Problem requirements => Please quote every line word for word.

((

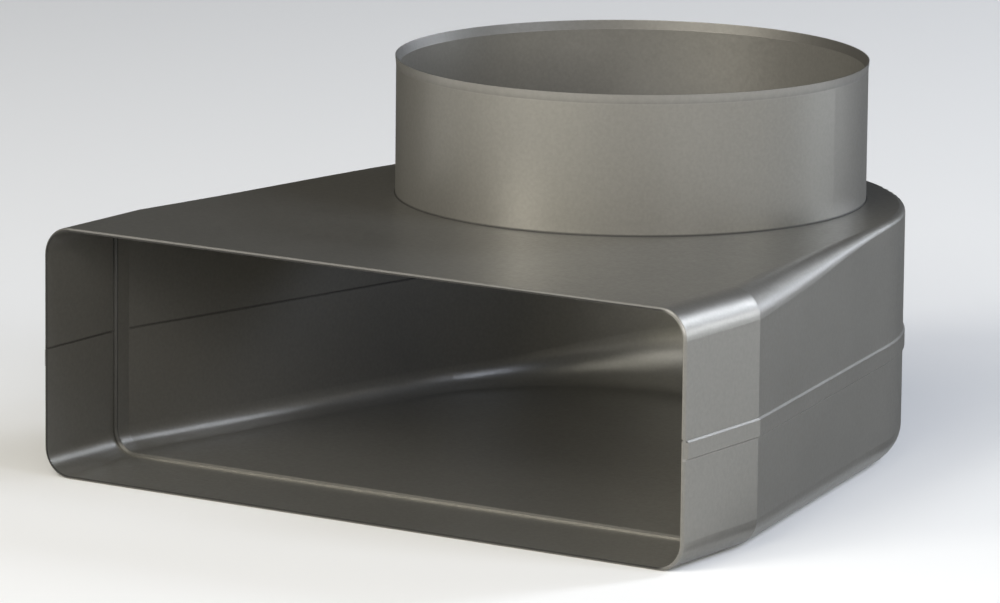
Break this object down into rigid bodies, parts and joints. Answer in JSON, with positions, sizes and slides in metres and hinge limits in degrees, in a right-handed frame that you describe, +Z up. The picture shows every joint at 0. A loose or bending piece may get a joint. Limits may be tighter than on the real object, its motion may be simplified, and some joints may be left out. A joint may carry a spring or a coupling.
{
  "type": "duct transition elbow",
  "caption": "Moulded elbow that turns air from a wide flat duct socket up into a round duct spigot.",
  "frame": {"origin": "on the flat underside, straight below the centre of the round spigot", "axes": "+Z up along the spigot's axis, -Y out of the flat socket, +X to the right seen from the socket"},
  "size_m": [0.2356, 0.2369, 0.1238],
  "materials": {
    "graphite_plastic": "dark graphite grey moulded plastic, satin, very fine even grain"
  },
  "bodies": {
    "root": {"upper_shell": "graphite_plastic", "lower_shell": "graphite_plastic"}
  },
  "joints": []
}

))

Solved exercise =>
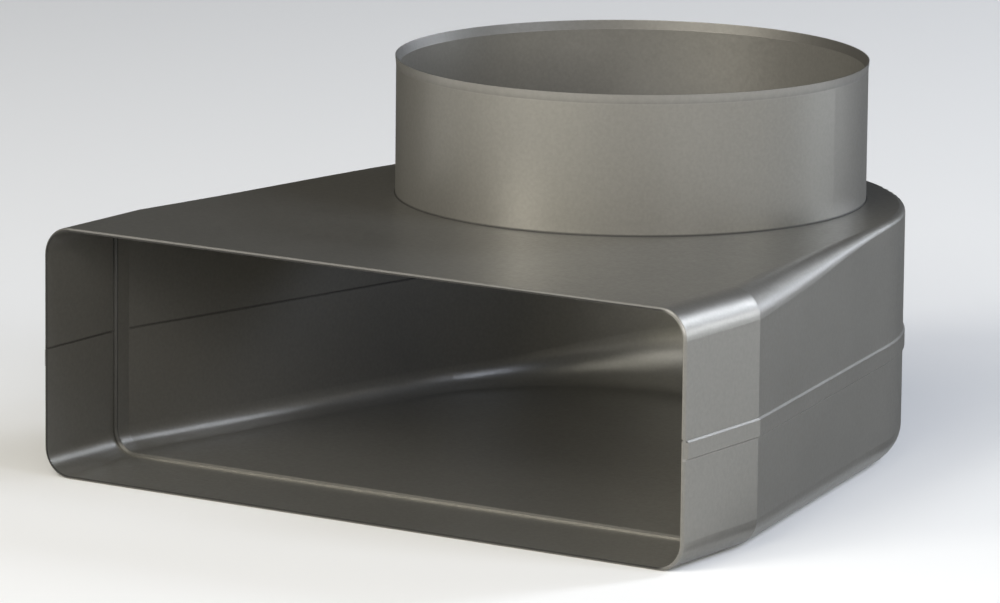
Break this object down into rigid bodies, parts and joints. Answer in JSON, with positions, sizes and slides in metres and hinge limits in degrees, in a right-handed frame that you describe, +Z up. The picture shows every joint at 0. A loose or bending piece may get a joint. Limits may be tighter than on the real object, its motion may be simplified, and some joints may be left out. A joint may carry a spring or a coupling.
{
  "type": "duct transition elbow",
  "caption": "Moulded elbow that turns air from a wide flat duct socket up into a round duct spigot.",
  "frame": {"origin": "on the flat underside, straight below the centre of the round spigot", "axes": "+Z up along the spigot's axis, -Y out of the flat socket, +X to the right seen from the socket"},
  "size_m": [0.2356, 0.2369, 0.1238],
  "materials": {
    "graphite_plastic": "dark graphite grey moulded plastic, satin, very fine even grain"
  },
  "bodies": {
    "root": {"upper_shell": "graphite_plastic", "lower_shell": "graphite_plastic"}
  },
  "joints": []
}